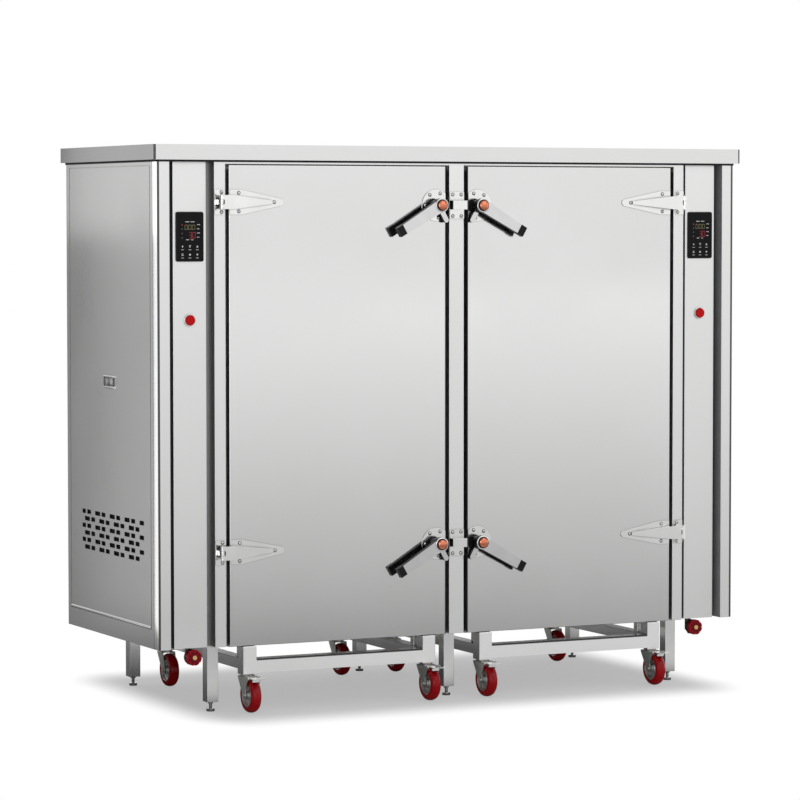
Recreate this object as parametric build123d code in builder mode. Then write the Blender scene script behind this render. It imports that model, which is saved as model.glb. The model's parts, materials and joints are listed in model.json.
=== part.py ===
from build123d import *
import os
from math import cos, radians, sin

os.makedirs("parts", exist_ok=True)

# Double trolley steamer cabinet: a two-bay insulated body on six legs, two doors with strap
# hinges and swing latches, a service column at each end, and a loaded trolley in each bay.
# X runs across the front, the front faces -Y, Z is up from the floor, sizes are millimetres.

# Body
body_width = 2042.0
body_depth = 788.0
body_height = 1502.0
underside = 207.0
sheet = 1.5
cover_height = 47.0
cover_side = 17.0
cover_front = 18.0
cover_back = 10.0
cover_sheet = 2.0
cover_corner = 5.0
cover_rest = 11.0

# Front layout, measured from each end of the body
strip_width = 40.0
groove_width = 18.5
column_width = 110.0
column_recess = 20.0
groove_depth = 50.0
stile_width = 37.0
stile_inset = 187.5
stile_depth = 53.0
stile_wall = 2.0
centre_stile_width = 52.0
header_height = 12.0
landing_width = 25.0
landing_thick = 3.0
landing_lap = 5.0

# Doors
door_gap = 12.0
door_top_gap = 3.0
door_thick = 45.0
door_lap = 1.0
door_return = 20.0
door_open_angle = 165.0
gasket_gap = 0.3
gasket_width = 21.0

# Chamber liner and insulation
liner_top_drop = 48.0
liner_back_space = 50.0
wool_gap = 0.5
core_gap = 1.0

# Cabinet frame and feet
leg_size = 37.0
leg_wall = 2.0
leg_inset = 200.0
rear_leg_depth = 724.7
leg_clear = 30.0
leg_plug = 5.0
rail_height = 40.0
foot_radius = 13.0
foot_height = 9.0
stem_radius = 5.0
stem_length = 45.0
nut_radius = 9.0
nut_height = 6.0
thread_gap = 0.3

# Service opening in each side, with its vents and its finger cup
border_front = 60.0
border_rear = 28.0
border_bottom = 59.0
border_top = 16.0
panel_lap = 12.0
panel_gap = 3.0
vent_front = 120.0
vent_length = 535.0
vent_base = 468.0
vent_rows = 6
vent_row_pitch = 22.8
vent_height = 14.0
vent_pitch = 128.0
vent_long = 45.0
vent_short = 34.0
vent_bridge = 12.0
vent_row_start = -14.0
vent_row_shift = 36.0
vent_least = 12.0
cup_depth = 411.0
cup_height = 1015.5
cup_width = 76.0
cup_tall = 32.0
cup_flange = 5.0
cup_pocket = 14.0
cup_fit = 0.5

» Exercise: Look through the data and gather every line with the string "parts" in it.

» The result:
Recreate this object as parametric build123d code in builder mode. Then write the Blender scene script behind this render. It imports that model, which is saved as model.glb. The model's parts, materials and joints are listed in model.json.
os.makedirs("parts", exist_ok=True)